|Titel på arbejdet
|Kinematic investigation of knee osteoarthritis and arthroplasty designs - employing dynamic radiostereometry
|Emil Toft Petersen
|Afdeling / Sted
|University Clinic for Hand, Hip, and Knee Surgery, Holstebro Regional Hospital and Department of Orthopaedics, Aarhus University Hospital
|Abstract / Summary
Osteoarthritis is a highly prevalent chronic disorder causing degenerative joint changes often associated with joint pain and disability limiting daily activities.1 The knee is the most commonly affected weightbearing joint in osteoarthritis. The prevalence of painful and disabling knee osteoarthritis (KOA) in adults over 55 years of age is 10%, and a quarter of those affected are severely disabled. Thus, KOA has a considerable impact on the patients’ physical and psychosocial health and well-being, but also generates a significant financial burden on the healthcare systems. In Denmark, with 60,000-65,000 patients consulting their general practitioner for KOA annually, and with half of these being allocated surgery, the present Danish arthritis- related expenses accrue to 11 billion DKK annually. In step with the increasing life expectancy and demographic changes, an increase is expected in the number of patients with disabling KOA and in the ensuing financial healthcare burden.
End-stage KOA can be treated surgically with total knee arthroplasty (TKA), which is a well-documented and successful treatment. However, up to 20% of patients are dissatisfied with the outcome. Considerable efforts have been devoted to reducing the number of dissatisfied patients; however, these efforts have not yet been successful. The search for ways to enhance patients’ health-related quality-of-life, performance and satisfaction have resulted in the widespread application of various TKA implant designs. However, for development of naturally functioning implants, it is fundamental to first understand the normal knee kinematics, the underlying pathomechanics of the osteoarthritis affected knees and the implant designs’ influence on knee mechanics.

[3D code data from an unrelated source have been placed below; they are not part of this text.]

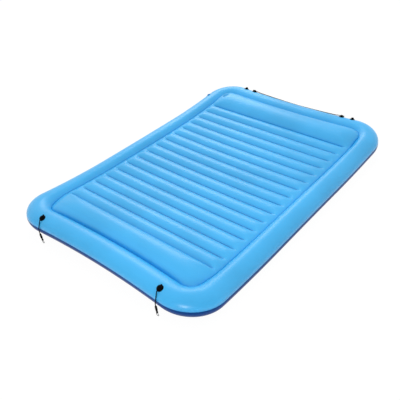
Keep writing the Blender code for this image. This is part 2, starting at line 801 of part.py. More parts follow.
def make_head_end(rim_top, angle):
    """The head end's outer eyes, and the inner pair that holds the grab rope."""
    eye_x = HALF_WIDTH - EYE_FROM_SIDE
    knot_reach = EYE_BOSS_RADIUS + FIT_GAP + KNOT_RADIUS
    for side, sign in (("left", -1), ("right", 1)):
        outer = eye_frame(rim_top, sign * eye_x, 1, angle)
        make_eye(f"head_eye_{side}", outer, math.pi / 2)
        inner = eye_frame(rim_top, sign * (eye_x - EYE_SPACING), 1, angle)
        make_eye(f"rope_eye_{side}", inner, math.pi / 2)
        make_knot(f"rope_knot_{side}", inner, (-sign * knot_reach, 0))
    wire("grab_rope", smooth_route(ROPE_ROUTE), CORD_RADIUS, CORD_BLACK)


def make_valves(rim_top, deck_top, angle):
    """The deck's valve in its far left corner, and the rim's beside it."""
    x, y = DECK_VALVE_FROM_SIDE - HALF_WIDTH, HALF_LENGTH - DECK_VALVE_FROM_END
    target = lifted(x, y, SEAM_HEIGHT + PILLOW_BULGE)
    deck_frame = seat_frame(deck_top, target)
    y = HALF_LENGTH - RIM_VALVE_FROM_END
    stations = ring(RIM_HALF_WIDTH * (1 - math.cos(angle)))
    height = RIM_CENTRE_Z + RIM_HALF_HEIGHT * math.sin(angle)
    rim_frame = seat_frame(rim_top, lifted(-crossing(stations, 1, y), y, height))
    make_valve("deck_valve", deck_top, deck_frame)
    make_valve("rim_valve", rim_top, rim_frame)


clear_scene()
MAT = new_collection("Pool Air Mattress")
CUTTERS = new_collection("Cutters")
SKY_BLUE = new_material("Sky blue PVC", (0.10, 0.42, 0.83), 0.42)
NAVY = new_material("Navy PVC", (0.02, 0.06, 0.28), 0.42)
CLEAR_BLUE = new_material("Inner PVC", (0.55, 0.72, 0.85), 0.5)
RUBBER_BLACK = new_material("Black rubber", (0.01, 0.01, 0.012), 0.55)
CORD_BLACK = new_material("Black cord", (0.012, 0.012, 0.014), 0.8)
PLASTIC_BLACK = new_material("Black plastic", (0.015, 0.015, 0.017), 0.4)
STEEL = new_material("Polished steel", (0.72, 0.72, 0.72), 0.2, 1.0)
VALVE_BLUE = new_material("Valve blue", (0.03, 0.16, 0.45), 0.4)

OUTLINE = outline()
rim_top_object, rim_angles = make_rim()
make_band()
deck_top_object, deck_edge = make_deck()
make_beams(deck_edge)
eye_angle = (rim_angles[EYE_FACET] + rim_angles[EYE_FACET + 1]) / 2
valve_angle = (rim_angles[VALVE_FACET] + rim_angles[VALVE_FACET + 1]) / 2
make_tethers(rim_top_object, eye_angle)
make_head_end(rim_top_object, eye_angle)
make_valves(rim_top_object, deck_top_object, valve_angle)
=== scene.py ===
"""Looks of an inflatable pool mattress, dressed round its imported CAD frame.

Metres, in the CAD's own frame: the mat lies along Y with its foot end at -Y, on a floor at Z = 0.
"""

from __future__ import annotations

import json
import logging
import math
from collections.abc import Callable, Iterable, Sequence
from dataclasses import dataclass
from enum import Enum

import bpy
import numpy as np
from mathutils import Matrix, Vector
from mathutils.bvhtree import BVHTree
from mathutils.geometry import interpolate_bezier

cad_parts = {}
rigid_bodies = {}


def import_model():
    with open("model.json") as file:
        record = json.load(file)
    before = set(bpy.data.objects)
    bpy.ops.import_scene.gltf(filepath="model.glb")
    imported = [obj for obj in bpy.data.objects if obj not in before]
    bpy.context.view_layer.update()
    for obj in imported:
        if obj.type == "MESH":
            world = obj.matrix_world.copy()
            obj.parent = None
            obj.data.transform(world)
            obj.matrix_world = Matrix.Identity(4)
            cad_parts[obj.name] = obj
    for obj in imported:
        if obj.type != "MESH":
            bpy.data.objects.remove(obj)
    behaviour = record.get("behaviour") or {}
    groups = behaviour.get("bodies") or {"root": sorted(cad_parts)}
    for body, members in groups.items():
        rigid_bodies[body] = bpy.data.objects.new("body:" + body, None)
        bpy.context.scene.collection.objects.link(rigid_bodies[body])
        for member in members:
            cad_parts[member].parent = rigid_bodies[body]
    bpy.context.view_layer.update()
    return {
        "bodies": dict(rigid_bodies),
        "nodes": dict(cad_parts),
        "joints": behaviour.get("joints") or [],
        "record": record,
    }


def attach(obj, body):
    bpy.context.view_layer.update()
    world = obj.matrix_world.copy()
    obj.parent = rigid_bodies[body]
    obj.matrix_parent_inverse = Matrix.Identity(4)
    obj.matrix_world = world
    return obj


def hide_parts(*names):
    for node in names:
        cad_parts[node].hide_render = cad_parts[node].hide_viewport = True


LOG = logging.getLogger("mat")
MERGE = 1e-6
HIT_HEIGHT = 0.05
TURN = 2 * math.pi
SIDES = (("left", -1), ("right", 1))
Point = tuple[float, float, float]
Colour = tuple[float, float, float]
Pair = tuple[float, float]
Piece = bpy.types.Object


# Shader writing


class Term:
    """An output socket that takes part in shader maths."""

    def __init__(self, wiring: Wiring, socket: bpy.types.NodeSocket) -> None:
        """Keeps the socket and the wiring that adds nodes behind it."""
        self.wiring = wiring
        self.socket = socket

    def _maths(self, operation: str, *values: Term | float) -> Term:
        """Adds one Math node and returns its result."""
        return self.wiring.node("Math", dict(enumerate(values)), operation=operation)

    def __add__(self, other: Term | float) -> Term:
        """Sum."""
        return self._maths("ADD", self, other)

    __radd__ = __add__

    def __sub__(self, other: Term | float) -> Term:
        """Difference."""
        return self._maths("SUBTRACT", self, other)

    def __rsub__(self, other: float) -> Term:
        """Difference, from a number."""
        return self._maths("SUBTRACT", other, self)

    def __mul__(self, other: Term | float) -> Term:
        """Product."""
        return self._maths("MULTIPLY", self, other)

    __rmul__ = __mul__

    def sine(self) -> Term:
        """Sine of an angle in radians."""
        return self._maths("SINE", self)

    def larger(self, other: Term | float) -> Term:
        """The larger of two values."""
        return self._maths("MAXIMUM", self, other)

    def between(self, low: float, high: float) -> Term:
        """0 up to low, 1 from high, and smooth between."""
        values = {"Value": self, "From Min": low, "From Max": high}
        return self.wiring.node("MapRange", values, interpolation_type="SMOOTHSTEP")


@dataclass(frozen=True)
class Pattern:
    """Soft noise: waves in a metre, finer layers, stretch, and the span that it is cut to."""

    scale: float
    detail: float
    stretch: Point = (1, 1, 1)
    span: Pair | None = None


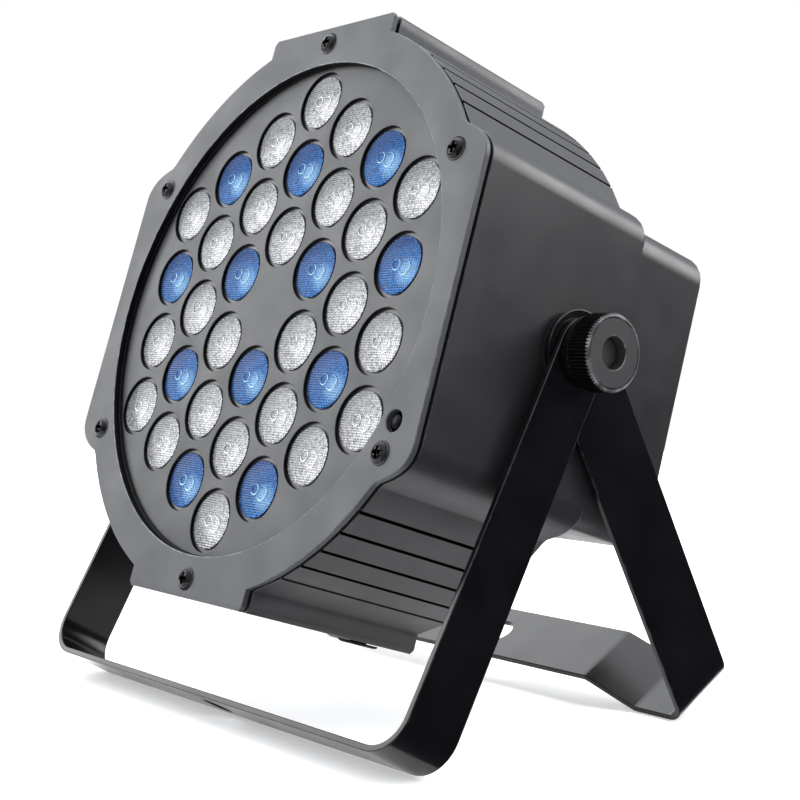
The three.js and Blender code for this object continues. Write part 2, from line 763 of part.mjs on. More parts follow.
function addHead(head) {
  addPart(head, 'housing', 'shell', surface(housing()));
  addPart(head, 'front_bezel', 'face', surface(bezel()));
  addPart(head, 'inner_panel', 'face', surface(innerPanel()));
  addPart(head, 'lens_array', 'lens', surface(lensArray()));
  addPart(head, 'led_board', 'board', surface(ledBoard()));
  addPart(head, 'heat_sink', 'sink', surface(heatSink()));
  addPart(head, 'remote_sensor', 'window', surface(sensor()));
  addPart(head, 'base_plug', 'rubber', surface(basePlug()));
  bezelScrewCentres().forEach((centre, i) => {
    const shape = screw(centre, FACE_Y - GAP, -1, 11);
    addPart(head, `bezel_screw_${i + 1}`, 'screw', surface(shape));
  });
}

function addRear(head) {
  addPart(head, 'rear_panel', 'shell', surface(rearPanel()));
  rearScrewCentres().forEach((centre, i) => {
    const shape = screw(centre, BOX_BACK_Y + GAP, 1, 9);
    addPart(head, `rear_screw_${i + 1}`, 'screw', surface(shape));
  });
  addPart(head, 'display_window', 'window', surface(displayWindow()));
  addPart(head, 'control_board', 'circuit', surface(controlBoard()));
  addPart(head, 'driver_board', 'circuit', surface(driverBoard()));
  Object.entries(BUTTONS).forEach(([name, x]) => {
    addPart(head, `button_${name}`, 'rubber', surface(button(x)));
  });
  addPart(head, 'fan_frame', 'fan', surface(fanFrame()));
  addPart(head, 'fan_rotor', 'fan', surface(fanRotor()));
  addPart(head, 'fan_guard', 'steel', surface(fanGuard()));
  addPart(head, 'dmx_in_socket', 'socket', surface(dmxSocket(DMX_IN_Z, true)));
  addPart(head, 'dmx_out_socket', 'socket', surface(dmxSocket(DMX_OUT_Z, false)));
  addPart(head, 'power_inlet', 'socket', surface(powerInlet()));
  addPart(head, 'fuse_holder', 'socket', surface(fuseHolder()));
  addPart(head, 'safety_eye', 'steel', surface(safetyEye()));
}

function addPivot(head, side, place) {
  addPart(head, `pivot_nut_${side}`, 'steel', surface(place(pivotNut())));
  addPart(head, `friction_pad_${side}`, 'rubber', surface(place(axleRing(STUD_R + 2 * GAP, PAD_R, PAD_X))));
  addPart(head, `knob_washer_${side}`, 'steel', surface(place(axleRing(STUD_R + GAP, WASHER_R, WASHER_X))));
  addPart(head, `knob_stud_${side}`, 'steel', surface(place(stud())));
  addPart(head, `knob_${side}`, 'knob', surface(place(knob())));
}

addHead(tilted.head);
addRear(tilted.head);
addPivot(tilted.head, 'right', (shape) => shape);
addPivot(tilted.head, 'left', mirrorX);
addPart(tilted.front, 'front_bracket', 'strap', surface(frontBracket()));
addPart(tilted.rear, 'rear_bracket', 'strap', surface(rearBracket()));

tilted.head.rotation.x = -radians(HEAD_PITCH);
tilted.front.rotation.x = -radians(FRONT_LEAN);
tilted.rear.rotation.x = radians(REAR_LEAN);

const standing = new THREE.Group();
standing.add(tilted.head, tilted.front, tilted.rear);
standing.updateMatrixWorld(true);
const bounds = new THREE.Box3().setFromObject(standing, true);
const middle = bounds.getCenter(new THREE.Vector3());
standing.position.set(0, -middle.y, -bounds.min.z);

const group = new THREE.Group();
group.add(standing);
export default group;
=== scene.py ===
"""Looks of the flat LED par can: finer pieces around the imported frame, their finishes, light and camera."""
import json
import math

import bmesh
import bpy
from mathutils import Matrix, Vector


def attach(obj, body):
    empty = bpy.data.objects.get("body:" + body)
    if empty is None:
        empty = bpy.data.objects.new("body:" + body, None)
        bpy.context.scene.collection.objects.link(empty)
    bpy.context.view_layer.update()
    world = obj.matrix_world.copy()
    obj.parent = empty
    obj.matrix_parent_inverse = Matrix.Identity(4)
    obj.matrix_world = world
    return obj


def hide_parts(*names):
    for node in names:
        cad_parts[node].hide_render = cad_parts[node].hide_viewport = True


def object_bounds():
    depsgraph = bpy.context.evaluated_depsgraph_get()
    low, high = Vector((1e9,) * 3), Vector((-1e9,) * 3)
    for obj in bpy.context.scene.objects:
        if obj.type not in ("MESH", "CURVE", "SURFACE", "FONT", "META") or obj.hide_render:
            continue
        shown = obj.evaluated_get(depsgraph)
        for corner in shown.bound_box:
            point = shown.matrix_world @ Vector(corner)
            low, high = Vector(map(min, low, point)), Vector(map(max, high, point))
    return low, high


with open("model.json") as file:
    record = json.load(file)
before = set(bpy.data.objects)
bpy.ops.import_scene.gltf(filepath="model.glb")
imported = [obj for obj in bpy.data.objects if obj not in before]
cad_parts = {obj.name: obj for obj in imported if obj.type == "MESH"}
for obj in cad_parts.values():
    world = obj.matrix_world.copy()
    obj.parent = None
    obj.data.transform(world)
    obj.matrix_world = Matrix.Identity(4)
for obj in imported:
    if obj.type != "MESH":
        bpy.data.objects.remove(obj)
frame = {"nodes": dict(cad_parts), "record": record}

CAD_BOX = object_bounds()
RECORD = frame["record"]
NODES = frame["nodes"]
JOINTS = {joint["name"]: joint for joint in RECORD["behaviour"]["joints"]}
MOUNTS = {mount["name"]: mount for mount in RECORD["mounts"]}
MM = 0.001


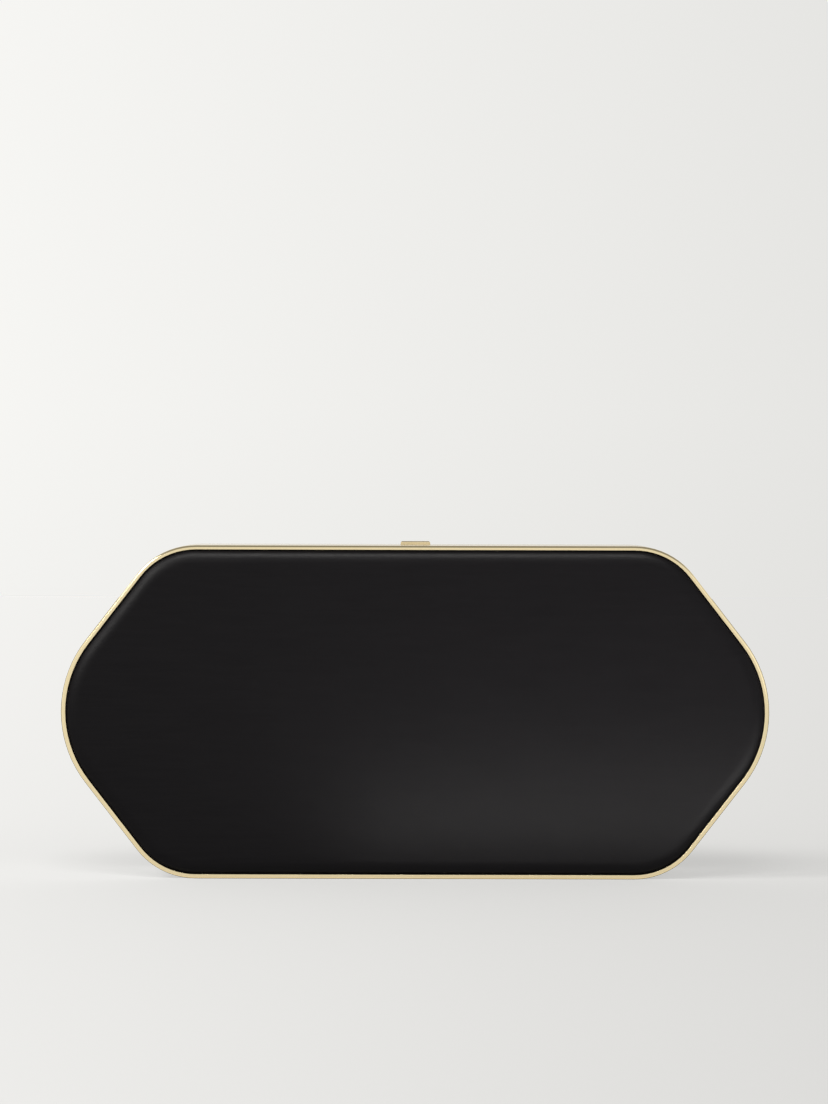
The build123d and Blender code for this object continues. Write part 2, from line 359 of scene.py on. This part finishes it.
def polished_brass():
    """Pale gold plating, polished, with faint buffing lines and handling marks."""
    s = Shader("polished_brass", Metallic=1.0)
    patches = s.noise((60, 60, 60), 2.0)
    lines = s.noise((60, 900, 2600), 4.0)
    marks = s.noise((1400, 1400, 1400), 2.0)
    gloss = s.math("ADD", s.remap(lines, 0.12, 0.17, (0.3, 0.7)), s.remap(marks, 0.0, 0.04, (0.55, 0.8)))
    normal = s.bump(lines, 0.003 * MM, 0.2)
    colour = s.tint(patches, (0.96, 0.82, 0.53), (0.93, 0.78, 0.48))
    return s.link(Base_Color=colour, Roughness=gloss, Normal=normal)


def satin_brass():
    """The same plating, brushed along the case, for the hinge, rivets and latch."""
    s = Shader("satin_brass", Metallic=1.0)
    brushed = s.noise((120, 6000, 6000), 3.0)
    patches = s.noise((150, 150, 150), 2.0)
    colour = s.tint(patches, (0.90, 0.76, 0.50), (0.80, 0.65, 0.40))
    normal = s.bump(brushed, 0.006 * MM, 0.5)
    return s.link(Base_Color=colour, Roughness=s.remap(brushed, 0.16, 0.34), Normal=normal)


def brushed_steel():
    """Zinc-plated steel inside the case, brushed along its length."""
    s = Shader("brushed_steel", Metallic=1.0)
    brushed = s.noise((150, 5000, 5000), 3.0)
    blotches = s.noise((400, 400, 400), 3.0)
    colour = s.tint(blotches, (0.60, 0.61, 0.62), (0.46, 0.46, 0.46))
    normal = s.bump(brushed, 0.008 * MM, 0.6)
    return s.link(Base_Color=colour, Roughness=s.remap(brushed, 0.34, 0.50), Normal=normal)


def moulded_plastic():
    """Matt black moulded tray with a fine spark-eroded grain."""
    s = Shader("moulded_plastic", Specular_IOR_Level=0.4)
    grain = s.noise((3500, 3500, 3500), 2.0)
    patches = s.noise((90, 90, 90), 2.0)
    colour = s.tint(patches, (0.014, 0.014, 0.015), (0.022, 0.021, 0.021))
    normal = s.bump(grain, 0.03 * MM, 0.5)
    return s.link(Base_Color=colour, Roughness=s.remap(grain, 0.5, 0.68), Normal=normal)


def foam_sheet():
    """Fine open-cell foam, warm grey, with painted shade darkening the hollow middle of each cell."""
    s = Shader("foam_sheet", Roughness=0.95, Specular_IOR_Level=0.2)
    cells = s.node("TexVoronoi", {"Vector": s.place, "Scale": 1400.0}).outputs["Distance"]
    normal = s.bump(cells, 0.25 * MM, 0.8)
    # The colour darkens towards each cell's hollow middle, where the bump sinks: painted shade in the
    # pores.
    colour = s.tint(cells, (0.10, 0.095, 0.09), (0.22, 0.21, 0.20))
    return s.link(Base_Color=colour, Normal=normal)


def black_satin():
    """Duchesse satin: long floats along the case over a fine weft, with slubs and a soft sheen."""
    s = Shader(
        "black_satin",
        Specular_IOR_Level=0.068,
        Sheen_Weight=0.14,
        Sheen_Roughness=0.25,
        Sheen_Tint=(0.62, 0.58, 0.66, 1),
        Anisotropic=0.35,
    )
    floats = s.noise((900, 900, 7000), 1.0)
    ribs = s.wave((0.0, 0.0, 1500.0), "Z", 0.6)
    slubs = s.noise((70, 70, 1600), 3.0)
    patches = s.noise((45, 45, 45), 2.0)
    weave = s.math("ADD", s.remap(floats, 0.0, 0.7), s.remap(ribs, 0.0, 0.3))
    normal = s.bump(weave, 0.030 * MM, 0.7)
    normal = s.bump(slubs, 0.04 * MM, 0.5, normal)
    gloss = s.math("ADD", s.remap(floats, 0.33, 0.44), s.remap(patches, -0.03, 0.04))
    colour = s.tint(slubs, (0.0016, 0.0014, 0.0017), (0.0030, 0.0027, 0.0031))
    return s.link(Base_Color=colour, Roughness=gloss, Normal=normal)


def lining_cloth():
    """Plain-weave black lining, a little greyer and more matt than the satin."""
    s = Shader("lining_cloth", Specular_IOR_Level=0.3, Sheen_Weight=0.15, Sheen_Roughness=0.5)
    warp = s.wave((1300.0, 0.0, 0.0), "X", 0.8)
    weft = s.wave((0.0, 1300.0, 1300.0), "DIAGONAL", 0.8)
    fuzz = s.noise((2600, 2600, 2600), 3.0)
    patches = s.noise((60, 60, 60), 3.0)
    weave = s.math("ADD", s.remap(warp, 0.0, 0.5), s.remap(weft, 0.0, 0.5))
    normal = s.bump(weave, 0.05 * MM, 0.5)
    normal = s.bump(fuzz, 0.04 * MM, 0.4, normal)
    colour = s.tint(patches, (0.009, 0.008, 0.0088), (0.016, 0.0145, 0.0155))
    return s.link(Base_Color=colour, Roughness=s.remap(fuzz, 0.62, 0.82), Normal=normal)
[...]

The overall aim was two-fold: A methodological aim was to evaluate the accuracy of automated dynamic radiostereometric (dRSA) image registration methods; and a clinical aim was to investigate knee pathomechanics in osteoarthritic knees and the mechanical influence of knee arthroplasty designs during gait as a daily activity utilizing dRSA.
The four studies together contribute to an enhanced understanding of the native and the artificial knee joint, which may inspire the development of improved and more patient-specific treatment strategies in the future. Furthermore, a method to aid clinicians to evaluate the implant fixation in any TKA patient was developed.